Sometimes a good bargain, doesn’t always mean it’s a good deal.
Throughout the years, the Better Business Bureau has received thousands of complaints from people who have shopped for goods online and received counterfeits instead of what they ordered.
Some of the common products sold by counterfeiters include brand-name sunglasses, designer clothing, sports jerseys, athletic shoes, watches, jewelry, handbags and electronics.
Although selling counterfeit goods is illegal under the Lanham Act, sales have exploded in North Texas in recent years.
In January, an investigator bought a counterfeit Gucci purse and Louis Vuitton wallet for $200 from a Waco woman.
During the transaction, the investigator saw that an office in the woman’s home was being used as a retail location with clothing racks and a display table filled with merchandise. Police later seized suspected counterfeit designer clothes, purses, wallets and other accessories from that location.
In May, a Dallas woman was shopping at a local beauty store and saw her favorite perfume — Jimmy Choo — for about half the cost she normally pays for it.
The packaging looked legit, so she bought two. And then she got home, tried it on and realized the perfume was fake.
“When I put it on, I started to sneeze, and I was like, ‘Oh I got an allergy.’ I thought maybe it was the weather,” Dora Lowe told WFAA. “But it smelled really different. It had a metallic-like smell.”
In April, federal agents seized counterfeit items from two men in Houston, who were considered to be the largest distributors of fake luxury goods in the region. They were accused of receiving more than 3,000 shipments from China since 2014 worth more than $14 million
In June, the Burleson Police Department was notified by agents with the Department of Homeland Security and Investigation Services Company in reference to a counterfeit merchandise distributor and seller within Burleson.

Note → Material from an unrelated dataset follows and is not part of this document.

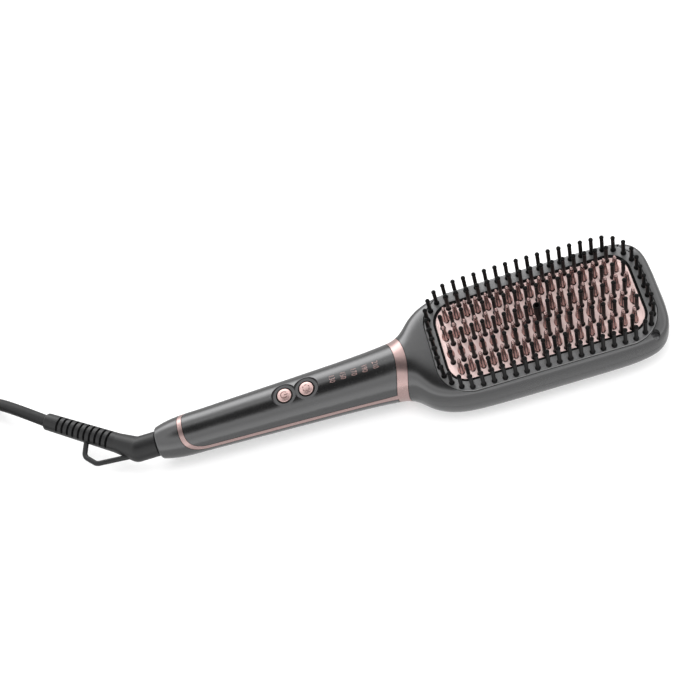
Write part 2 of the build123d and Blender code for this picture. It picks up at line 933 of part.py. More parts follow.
with BuildPart() as heating_plate:
    add(plate_slab(0, plate_bottom, plate_top))
    with BuildSketch(Plane.XY.offset(plate_bottom)):
        with Locations(bristle_spots):
            Circle(shank_radius + pilot_clearance)
        with Locations((plate_x, 0)):
            Circle(nozzle_radius + running_gap)
    extrude(amount=plate_thickness, mode=Mode.SUBTRACT)
    for side in (-1, 1):
        x = plate_x + side * clamp_screw_x
        pilot = post(x, 0, 0, plate_top - plate_skin, small_screw_radius + pilot_clearance)
        add(pilot, mode=Mode.SUBTRACT)
keep(heating_plate, "heating_plate")

# Heater stack under the plate
pad_bottom = plate_bottom - pad_thickness
pad_mid_z = pad_bottom + pad_thickness / 2
clamp_bottom = pad_bottom - clamp_thickness
mat_bottom = clamp_bottom - mat_thickness
with BuildPart() as heater_pads:
    with Locations([(plate_x, side * pad_offset_y, pad_mid_z) for side in (-1, 1)]):
        Box(pad_length, pad_width, pad_thickness)
keep(heater_pads, "heater_pads")


def centred_sheet(size, bottom, nozzle_hole, screw_hole):
    half_length, half_width, thickness = size
    with BuildPart() as sheet:
        low = (plate_x - half_length, -half_width, bottom)
        add(block(low, (plate_x + half_length, half_width, bottom + thickness)))
        add(post(plate_x, 0, 0, face_z, nozzle_hole), mode=Mode.SUBTRACT)
        for side in (-1, 1):
            add(post(plate_x + side * clamp_screw_x, 0, 0, face_z, screw_hole), mode=Mode.SUBTRACT)
    return sheet


clamp_size = (pad_length / 2 + clamp_overhang, clamp_width / 2, clamp_thickness)
mat_size = (pad_length / 2 + mat_overhang, mat_width / 2, mat_thickness)
post_hole = nozzle_radius + free_gap
clamp_hole = small_screw_radius + free_gap / 2
mat_hole = small_screw_head_radius + free_gap
keep(centred_sheet(clamp_size, clamp_bottom, post_hole, clamp_hole), "heater_clamp")
keep(centred_sheet(mat_size, mat_bottom, post_hole, mat_hole), "insulation_mat")
clamp_shank = plate_top - plate_skin - pilot_clearance - clamp_bottom
screw_group(
    "clamp_screws",
    [
        screw(
            plate_x + side * clamp_screw_x,
            0,
            clamp_bottom,
            clamp_shank,
            small_screw_head_radius,
            small_screw_radius,
            1,
        )
        for side in (-1, 1)
    ],
)

with BuildPart() as thermal_fuse:
    fuse_x = plate_x - fuse_offset
    add(
        rod_along_x(
            fuse_x, fuse_x + fuse_length, fuse_radius, side_band_y, plate_bottom - fuse_radius - seat_gap
        )
    )
keep(thermal_fuse, "thermal_fuse")
with BuildPart() as temperature_sensor:
    sensor_z = plate_bottom - sensor_radius - seat_gap
    add(rod_along_x(fuse_x, fuse_x + sensor_length, sensor_radius, -side_band_y, sensor_z))
keep(temperature_sensor, "temperature_sensor")

# Ion outlet in the middle of the plate
with BuildPart() as ion_nozzle:
    flange_top = mat_bottom
    nozzle_top = face_z + nozzle_height
    add(post(plate_x, 0, flange_top - nozzle_flange_thickness, nozzle_top, nozzle_radius))
    fillet(ion_nozzle.edges().group_by(Axis.Z)[-1], nozzle_edge)
    add(post(plate_x, 0, flange_top - nozzle_flange_thickness, flange_top, nozzle_flange_radius))
    add(post(plate_x, 0, 0, 2 * face_z, nozzle_bore), mode=Mode.SUBTRACT)
keep(ion_nozzle, "ion_nozzle")
with BuildPart() as ion_needle:
    needle_low = mat_bottom - nozzle_flange_thickness
    add(post(plate_x, 0, needle_low, needle_low + needle_base, nozzle_bore - running_gap))
    add(post(plate_x, 0, needle_low, nozzle_top - needle_depth, needle_radius))
keep(ion_needle, "ion_needle")

# Leads inside the neck and head
lead_z = board_top + lead_radius + seat_gap
pad_end_x = plate_x - pad_length / 2
lip_x = plate_x - plate_half_length
under_lip_z = lip_top - frame_lip_thickness - lead_radius - free_gap
with BuildPart() as heater_leads:
    add(
        [
            wire_between(
                (
                    (board_end_x - lead_overlap, side * heater_lead_y, lead_z),
                    (ring_front_x + 3.0, side * heater_lead_y, lead_z),
                    (lip_x - 3.0, side * pad_offset_y, under_lip_z - 1.5),
                    (pad_end_x - lead_end_run, side * pad_offset_y, pad_mid_z),
                    (pad_end_x, side * pad_offset_y, pad_mid_z),
                ),
                lead_radius,
            )
            for side in (-1, 1)
        ]
    )
keep(heater_leads, "heater_leads")
with BuildPart() as sensor_lead:
    add(
        wire_between(
            (
                (board_end_x - lead_overlap, -sensor_lead_y, lead_z),
                (ring_front_x + 1.0, -sensor_lead_y, lead_z),
                (lip_x - 3.4, -side_band_y, under_lip_z - 3.0),
                ((lip_x + fuse_x) / 2, -side_band_y, under_lip_z - 1.0),
                (fuse_x - lead_end_run, -side_band_y, sensor_z),
                (fuse_x, -side_band_y, sensor_z),
            ),
            lead_radius,
        )
    )
keep(sensor_lead, "sensor_lead")
with BuildPart() as ion_lead:
    ion_z = axis_z + ion_box_top - ion_box[2] / 2
    ion_end_x = ion_box_x + ion_box[0] / 2
    add(
        wire_between(
            (
                (ion_end_x, 0, ion_z),
                (ring_front_x + 9.5, 0, ion_z),
                ((lip_x + plate_x) / 2, 0, ion_z - 2.0),
                (plate_x, 0, ion_z - 1.0),
                (plate_x, 0, needle_low),
            ),
            lead_radius,
        )
    )
keep(ion_lead, "ion_lead")

# Cord swivel: the strain relief turns in the handle's rear wall
spindle_x = tail_x + wall + free_gap
flange_end_x = spindle_x + spindle_flange_thickness
retainer_x = flange_end_x + free_gap
hub_end_x = flange_end_x + hub_length
contact_x = hub_end_x - contact_spacing - contact_width
with BuildPart() as swivel_spindle:
    add(rod_along_x(tail_x - elbow_gap, flange_end_x, bore_radius - running_gap))
    add(rod_along_x(spindle_x, flange_end_x, spindle_flange_radius))
    add(rod_along_x(flange_end_x, hub_end_x, hub_radius))
keep(swivel_spindle, "swivel_spindle")
with BuildPart() as contact_rings:
    for step, radius in enumerate(contact_radii):
        start = contact_x + step * contact_spacing
        add(rod_along_x(start, start + contact_width, radius))
    add(rod_along_x(contact_x - 1, hub_end_x + 1, hub_radius), mode=Mode.SUBTRACT)
keep(contact_rings, "contact_rings")
with BuildPart() as swivel_retainer:
    retainer_radius = handle_radius(retainer_x) - wall - free_gap
    retainer_end_x = retainer_x + retainer_thickness
    add(rod_along_x(retainer_x, retainer_end_x, retainer_radius))
    add(rod_along_x(retainer_x, retainer_end_x, hub_radius + free_gap), mode=Mode.SUBTRACT)
keep(swivel_retainer, "swivel_retainer")
with BuildPart() as contact_springs:
    for step, (radius, side) in enumerate(zip(contact_radii, (1, -1))):
        start = contact_x + step * contact_spacing
        end = board_start_x + contact_foot
        near = radius + free_gap
        far = near + contact_strip
        board_face = 0 if side > 0 else board_thickness
        low, high = sorted((axis_z + side * near, axis_z + side * far))
        leg_low, leg_high = sorted((axis_z + side * board_face, axis_z + side * far))
        add(block((start, -contact_half_width, low), (end, contact_half_width, high)))
        foot_low = (end - contact_strip, -contact_half_width, leg_low)
        add(block(foot_low, (end, contact_half_width, leg_high)))
keep(contact_springs, "contact_springs")

sleeve_direction = Vector(-cos(radians(sleeve_angle)), sin(radians(sleeve_angle)), 0)
elbow_x = tail_x - elbow_length
elbow_point = Vector(elbow_x, 0, axis_z)


def sleeve_plane(distance):
    return Plane(origin=elbow_point + sleeve_direction * distance, x_dir=(0, 0, 1), z_dir=sleeve_direction)


sleeve_tip = elbow_point + sleeve_direction * sleeve_length
with BuildPart() as hanging_loop:
    with BuildLine() as loop_route:
        FilletPolyline(*[(elbow_x + x, y, axis_z) for x, y in loop_points], radius=loop_bend)
    with BuildSketch(Plane(origin=loop_route.line @ 0, z_dir=loop_route.line % 0)):
        Circle(loop_radius)
    sweep(path=loop_route.line)
with BuildPart() as cord_strain_relief:
    add(rod_along_x(elbow_x, tail_x - elbow_gap, elbow_radius))
    fillet(cord_strain_relief.edges().group_by(Axis.X)[-1], elbow_edge)
    with Locations(elbow_point):
        Sphere(elbow_radius)
    with BuildSketch(sleeve_plane(0)):
        Circle(elbow_radius)
    with BuildSketch(sleeve_plane(sleeve_start)):
        Circle(sleeve_start_radius)
    loft()
    with BuildSketch(sleeve_plane(sleeve_start)):
        Circle(sleeve_start_radius)
    with BuildSketch(sleeve_plane(sleeve_length)):
        Circle(sleeve_end_radius)
    loft()
    fillet(cord_strain_relief.edges().group_by(Axis.X)[0], elbow_edge)
    for i in range(slot_count):
        for side in (-1, 1):
            place = sleeve_start + slot_margin + (i + (1 + side) / 4) * slot_pitch
            slot_plane = sleeve_plane(place + slot_width / 2)
            with BuildSketch(slot_plane):
                Circle(elbow_radius)
                Circle(sleeve_end_radius - slot_depth, mode=Mode.SUBTRACT)
                with Locations((-side * elbow_radius, 0)):
                    Rectangle(2 * elbow_radius + slot_spine, 2 * elbow_radius, mode=Mode.SUBTRACT)
            extrude(amount=slot_width / 2, both=True, mode=Mode.SUBTRACT)
    add(hanging_loop.part)
keep(cord_strain_relief, "cord_strain_relief")

# Cord: a tube from the strain relief to the coil, which lies on the table
coil_low = floor_gap + tie_thickness
cord_low = coil_low + cord_radius
tube_start = sleeve_tip + sleeve_direction * free_gap
coil_x = tail_x - coil_reach
entry_x = coil_x + stub_length
entry_y = coil_y + coil_outer_column
cord_points = [
    tuple(tube_start),
    *[(sleeve_tip.X + x, y, z) for x, y, z in cord_way],
    (entry_x + free_gap, entry_y, cord_low),
]


def bend_radii(points):
    radii = []
    for a, b, c in zip(points, points[1:], points[2:]):
        first, second = Vector(b) - Vector(a), Vector(c) - Vector(b)
        turn = first.get_angle(second)
        radii.append(0.45 * min(first.length, second.length) / tan(radians(turn) / 2))
    return radii


cord_radii = bend_radii(cord_points)
with BuildPart() as cord_tube:
    with BuildLine() as cord_route:
        FilletPolyline(*cord_points, radius=cord_radii)
    with BuildSketch(Plane(origin=cord_route.line @ 0, z_dir=cord_route.line % 0)):
        Circle(cord_radius)
    sweep(path=cord_route.line)
keep(cord_tube, "cord_tube")

coil_out = coil_outer_column + cord_radius
coil_in = coil_out - 2 * cord_radius * coil_columns
coil_high = coil_low + 2 * cord_radius * coil_layers
plug_axis_z = plug_half_height + floor_gap
with BuildPart() as cord_coil:
    with BuildSketch(Plane((coil_x, coil_y, coil_low))):
        Circle(coil_out)
        Circle(coil_in, mode=Mode.SUBTRACT)
    extrude(amount=coil_high - coil_low)
    fillet(cord_coil.edges().group_by(Axis.Z)[-1], coil_edge)
    fillet(cord_coil.edges().group_by(Axis.Z)[0], coil_edge)
    add(rod_along_x(coil_x, entry_x, cord_radius, entry_y, cord_low))
    exit_plane = Plane(
        origin=(coil_x - coil_outer_column, coil_y, plug_axis_z), x_dir=(1, 0, 0), z_dir=(0, -1, 0)
    )
    with BuildSketch(exit_plane):
        Circle(cord_radius)
    extrude(amount=coil_y - plug_neck_y)
keep(cord_coil, "cord_coil")

tie_x = coil_x + (coil_in + coil_out) / 2 * cos(radians(tie_angle))
tie_y = coil_y + (coil_in + coil_out) / 2 * sin(radians(tie_angle))
with BuildPart() as cord_tie:
    tie_plane = Plane(
        origin=(tie_x, tie_y, (coil_low + coil_high) / 2),
        x_dir=(cos(radians(tie_angle)), sin(radians(tie_angle)), 0),
        z_dir=(-sin(radians(tie_angle)), cos(radians(tie_angle)), 0),
    )
    with BuildSketch(tie_plane):
        tie_inner = (coil_out - coil_in + 2 * tie_slack, coil_high - coil_low)
        tie_outer = (tie_inner[0] + 2 * tie_thickness, tie_inner[1] + 2 * tie_thickness)
        RectangleRounded(*tie_outer, tie_corner + tie_thickness)
        RectangleRounded(*tie_inner, tie_corner, mode=Mode.SUBTRACT)
    extrude(amount=tie_width / 2, both=True)
keep(cord_tie, "cord_tie")

plug_x = coil_x - coil_outer_column
plug_face_y = plug_neck_y - plug_length


def plug_plane(y):
    return Plane(origin=(plug_x, y, plug_axis_z), x_dir=(1, 0, 0), z_dir=(0, -1, 0))


with BuildPart() as plug_body:
    with BuildSketch(plug_plane(plug_neck_y)):
        RectangleRounded(*plug_neck)
    with BuildSketch(plug_plane(plug_neck_y - plug_shoulder)):
        RectangleRounded(plug_shoulder_width, 2 * plug_half_height, plug_corner)
    with BuildSketch(plug_plane(plug_face_y)):
        RectangleRounded(2 * plug_half_width, 2 * plug_half_height, plug_corner)
    loft(ruled=True)
keep(plug_body, "plug_body")
with BuildPart() as plug_pins:
    with BuildSketch(plug_plane(plug_face_y)):
        with Locations((-pin_spacing / 2, 0), (pin_spacing / 2, 0)):
            Circle(pin_radius)
    extrude(amount=pin_length)
keep(plug_pins, "plug_pins")
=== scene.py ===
import math
import bmesh
import bpy
from mathutils import Matrix, Vector
from mathutils.bvhtree import BVHTree


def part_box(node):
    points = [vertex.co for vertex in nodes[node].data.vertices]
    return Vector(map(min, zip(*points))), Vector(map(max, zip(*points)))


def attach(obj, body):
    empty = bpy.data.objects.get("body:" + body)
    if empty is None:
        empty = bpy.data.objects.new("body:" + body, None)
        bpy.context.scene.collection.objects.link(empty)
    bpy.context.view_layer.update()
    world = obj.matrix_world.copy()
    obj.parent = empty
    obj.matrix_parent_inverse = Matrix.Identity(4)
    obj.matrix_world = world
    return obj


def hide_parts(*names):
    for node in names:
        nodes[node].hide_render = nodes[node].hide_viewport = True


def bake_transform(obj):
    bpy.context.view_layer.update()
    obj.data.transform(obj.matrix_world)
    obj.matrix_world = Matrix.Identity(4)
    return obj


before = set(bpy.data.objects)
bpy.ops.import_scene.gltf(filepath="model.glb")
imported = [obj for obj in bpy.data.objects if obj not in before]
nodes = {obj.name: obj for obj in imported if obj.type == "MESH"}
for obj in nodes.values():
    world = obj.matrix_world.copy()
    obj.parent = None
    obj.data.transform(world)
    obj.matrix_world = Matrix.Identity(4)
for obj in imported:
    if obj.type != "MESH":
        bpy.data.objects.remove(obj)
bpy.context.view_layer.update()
mm = 0.001
weld = 1e-6  # points closer than this are one
print("frame loaded:", len(nodes), "nodes")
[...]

Shortly after, BPD seized more than 300 counterfeit designer bags, totaling more than $268,000, from the suspect.
BPD posted photos of the purses on Facebook with, “We ain’t got no time for your Louise Buitton bags, Bay Rans sunglasses or Channel shoes in our town. #ItFake #YouGotHad #IfItInTheTrunkOfACarItAintReal.”
Homeland Security Investigations special agent Cynthia Manning said selling counterfeit products is not a victimless crime.
“You don’t know if you’re enabling child labor. You don’t know if it’s going to fund a criminal organization,” she said. “We’ve actually uncovered these things being produced in small towns in countries that are impoverished. They’re not making any money. They’re making cents a day. I can’t see how wearing something fashionable is worth a child being put in that situation.”